HRW calls for investigation in Ethiopia’s Somali region

By AT editor - 21 August 2018 at 6:18 am
HRW calls for investigation in Ethiopia’s Somali region

Ethiopia’s progress under Prime Minister Abiy Ahmed has moved at an impressive speed, but a more transparent, democratic and peaceful nation isn’t the reality in Ethiopia’s ethnic Somali region. That needs to change in the country’s eastern region, the Human Rights Watch NGO said Monday.

“To break with the past, Ethiopia’s government needs to ensure justice for more than a decade of horrific abuses in the Somali region,” said Maria Burnett, East and Horn of Africa director at Human Rights Watch. “Prime Minister Abiy Ahmed’s reform agenda should include that those responsible for serious human rights violations, however powerful, no longer avoid justice.”
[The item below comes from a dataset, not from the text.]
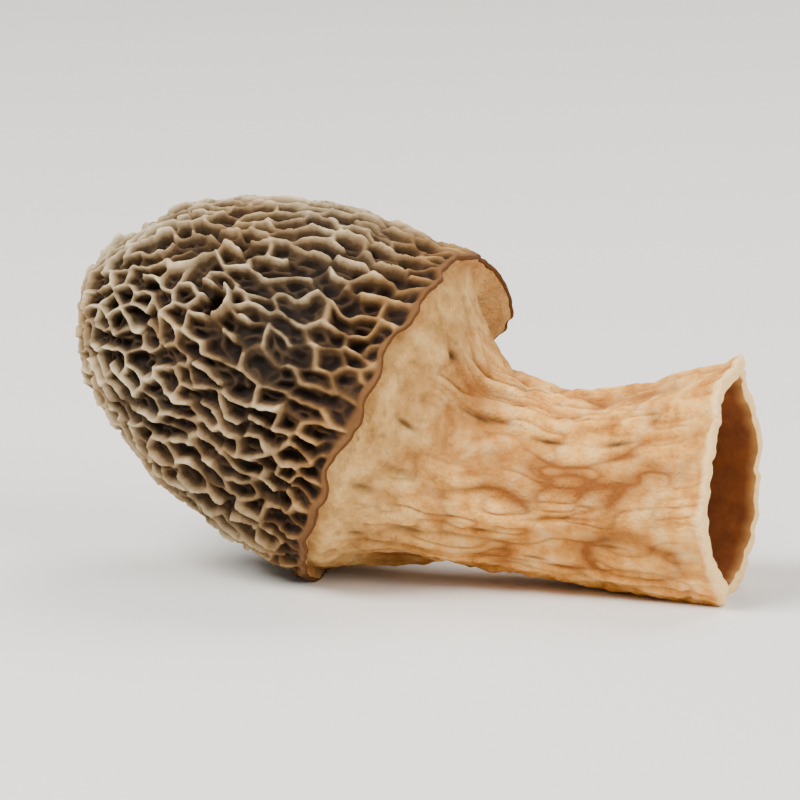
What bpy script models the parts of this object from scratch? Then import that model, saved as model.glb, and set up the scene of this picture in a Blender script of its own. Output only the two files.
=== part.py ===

Both Abiy’s own Oromo group and the much smaller ethnic Somali populations, as well as their political organizations, suffered under the prior Ethiopian regime. A new attack earlier this month led Abdi Mohamed Omar, the iron-fisted regional leader of the Somali region, to resign after years of human rights allegations.

Another 40 people died some 10 days ago in an eastern Oromia village attacked from the Somali region.

The legacy of a decade of abuses, whether from Ethiopian forces or the notorious Liyu police, has left its mark. HRW is calling for investigations of Abdi, as well as the current Liyu chief Abdirahman Abdillahi Burale. The paramilitary force formed in 2007 has been implicated in extrajudicial killings, torture, rape, and violence against people in the Somali region.

“The federal government should not sweep abuses of such a scale and nature under the carpet in the name of political expediency,” Burnett said. “Now is the time for the federal government’s long involvement and complicity in widespread abuses in the Somali region to end and for accountability to begin.”